======== Extracted information

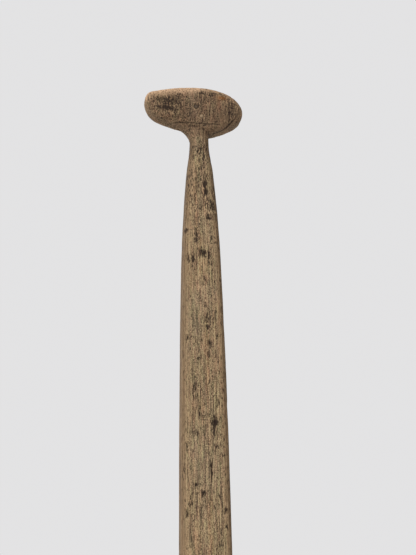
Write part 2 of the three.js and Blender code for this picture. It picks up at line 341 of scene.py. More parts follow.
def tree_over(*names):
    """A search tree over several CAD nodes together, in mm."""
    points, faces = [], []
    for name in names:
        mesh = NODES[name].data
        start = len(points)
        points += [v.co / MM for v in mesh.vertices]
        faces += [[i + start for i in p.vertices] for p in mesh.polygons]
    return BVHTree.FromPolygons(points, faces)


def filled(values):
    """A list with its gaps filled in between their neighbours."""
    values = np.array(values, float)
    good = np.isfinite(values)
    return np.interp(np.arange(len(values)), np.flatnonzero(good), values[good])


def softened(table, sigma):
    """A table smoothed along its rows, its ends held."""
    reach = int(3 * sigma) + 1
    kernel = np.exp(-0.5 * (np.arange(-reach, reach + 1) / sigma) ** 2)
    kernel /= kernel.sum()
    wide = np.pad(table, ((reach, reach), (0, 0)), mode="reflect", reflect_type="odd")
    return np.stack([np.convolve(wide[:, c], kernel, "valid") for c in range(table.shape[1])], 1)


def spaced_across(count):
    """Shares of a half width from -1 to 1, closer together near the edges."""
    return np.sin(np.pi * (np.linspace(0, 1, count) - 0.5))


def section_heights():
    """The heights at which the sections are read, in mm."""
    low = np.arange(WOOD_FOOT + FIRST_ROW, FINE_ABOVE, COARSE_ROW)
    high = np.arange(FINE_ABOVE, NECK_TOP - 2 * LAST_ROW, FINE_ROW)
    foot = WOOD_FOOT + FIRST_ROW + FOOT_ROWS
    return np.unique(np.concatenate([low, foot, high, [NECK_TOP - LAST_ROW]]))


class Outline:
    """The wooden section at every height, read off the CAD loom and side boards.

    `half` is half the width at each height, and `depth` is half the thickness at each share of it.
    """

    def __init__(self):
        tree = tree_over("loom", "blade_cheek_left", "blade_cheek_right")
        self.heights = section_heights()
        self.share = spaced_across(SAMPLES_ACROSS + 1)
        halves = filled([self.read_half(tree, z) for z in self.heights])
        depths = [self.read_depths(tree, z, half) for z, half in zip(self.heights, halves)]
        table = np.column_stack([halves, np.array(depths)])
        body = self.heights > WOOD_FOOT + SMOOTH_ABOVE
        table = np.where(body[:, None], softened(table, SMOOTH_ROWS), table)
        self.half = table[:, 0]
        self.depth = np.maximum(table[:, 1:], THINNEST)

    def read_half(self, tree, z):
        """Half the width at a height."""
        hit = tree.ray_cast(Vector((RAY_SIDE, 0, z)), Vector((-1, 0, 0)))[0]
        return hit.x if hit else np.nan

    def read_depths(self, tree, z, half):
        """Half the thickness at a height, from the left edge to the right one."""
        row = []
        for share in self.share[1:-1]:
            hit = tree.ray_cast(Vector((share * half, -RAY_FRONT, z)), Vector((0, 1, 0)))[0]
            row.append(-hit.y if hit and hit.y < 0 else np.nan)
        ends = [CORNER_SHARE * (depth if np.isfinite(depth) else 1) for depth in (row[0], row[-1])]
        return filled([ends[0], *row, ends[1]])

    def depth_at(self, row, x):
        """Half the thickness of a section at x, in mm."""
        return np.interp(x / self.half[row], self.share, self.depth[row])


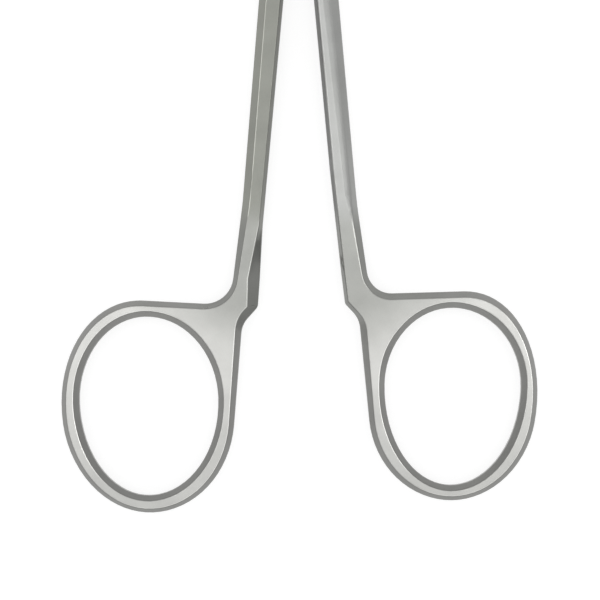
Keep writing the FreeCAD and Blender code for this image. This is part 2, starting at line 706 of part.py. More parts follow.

================

All of the entries above must be quoted exactly.

## Written reply:
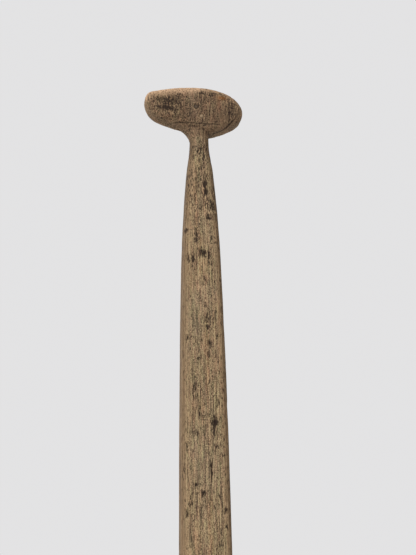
Write part 2 of the three.js and Blender code for this picture. It picks up at line 341 of scene.py. More parts follow.
def tree_over(*names):
    """A search tree over several CAD nodes together, in mm."""
    points, faces = [], []
    for name in names:
        mesh = NODES[name].data
        start = len(points)
        points += [v.co / MM for v in mesh.vertices]
        faces += [[i + start for i in p.vertices] for p in mesh.polygons]
    return BVHTree.FromPolygons(points, faces)


def filled(values):
    """A list with its gaps filled in between their neighbours."""
    values = np.array(values, float)
    good = np.isfinite(values)
    return np.interp(np.arange(len(values)), np.flatnonzero(good), values[good])


def softened(table, sigma):
    """A table smoothed along its rows, its ends held."""
    reach = int(3 * sigma) + 1
    kernel = np.exp(-0.5 * (np.arange(-reach, reach + 1) / sigma) ** 2)
    kernel /= kernel.sum()
    wide = np.pad(table, ((reach, reach), (0, 0)), mode="reflect", reflect_type="odd")
    return np.stack([np.convolve(wide[:, c], kernel, "valid") for c in range(table.shape[1])], 1)


def spaced_across(count):
    """Shares of a half width from -1 to 1, closer together near the edges."""
    return np.sin(np.pi * (np.linspace(0, 1, count) - 0.5))


def section_heights():
    """The heights at which the sections are read, in mm."""
    low = np.arange(WOOD_FOOT + FIRST_ROW, FINE_ABOVE, COARSE_ROW)
    high = np.arange(FINE_ABOVE, NECK_TOP - 2 * LAST_ROW, FINE_ROW)
    foot = WOOD_FOOT + FIRST_ROW + FOOT_ROWS
    return np.unique(np.concatenate([low, foot, high, [NECK_TOP - LAST_ROW]]))


class Outline:
    """The wooden section at every height, read off the CAD loom and side boards.

    `half` is half the width at each height, and `depth` is half the thickness at each share of it.
    """

    def __init__(self):
        tree = tree_over("loom", "blade_cheek_left", "blade_cheek_right")
        self.heights = section_heights()
        self.share = spaced_across(SAMPLES_ACROSS + 1)
        halves = filled([self.read_half(tree, z) for z in self.heights])
        depths = [self.read_depths(tree, z, half) for z, half in zip(self.heights, halves)]
        table = np.column_stack([halves, np.array(depths)])
        body = self.heights > WOOD_FOOT + SMOOTH_ABOVE
        table = np.where(body[:, None], softened(table, SMOOTH_ROWS), table)
        self.half = table[:, 0]
        self.depth = np.maximum(table[:, 1:], THINNEST)

    def read_half(self, tree, z):
        """Half the width at a height."""
        hit = tree.ray_cast(Vector((RAY_SIDE, 0, z)), Vector((-1, 0, 0)))[0]
        return hit.x if hit else np.nan

    def read_depths(self, tree, z, half):
        """Half the thickness at a height, from the left edge to the right one."""
        row = []
        for share in self.share[1:-1]:
            hit = tree.ray_cast(Vector((share * half, -RAY_FRONT, z)), Vector((0, 1, 0)))[0]
            row.append(-hit.y if hit and hit.y < 0 else np.nan)
        ends = [CORNER_SHARE * (depth if np.isfinite(depth) else 1) for depth in (row[0], row[-1])]
        return filled([ends[0], *row, ends[1]])

    def depth_at(self, row, x):
        """Half the thickness of a section at x, in mm."""
        return np.interp(x / self.half[row], self.share, self.depth[row])


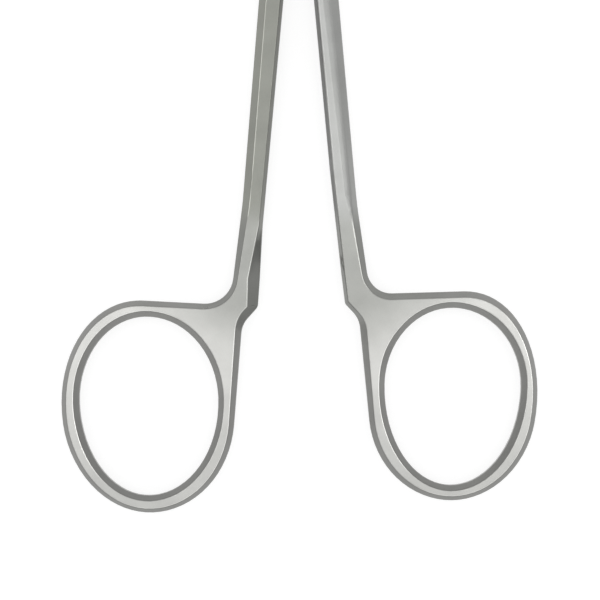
Keep writing the FreeCAD and Blender code for this image. This is part 2, starting at line 706 of part.py. More parts follow.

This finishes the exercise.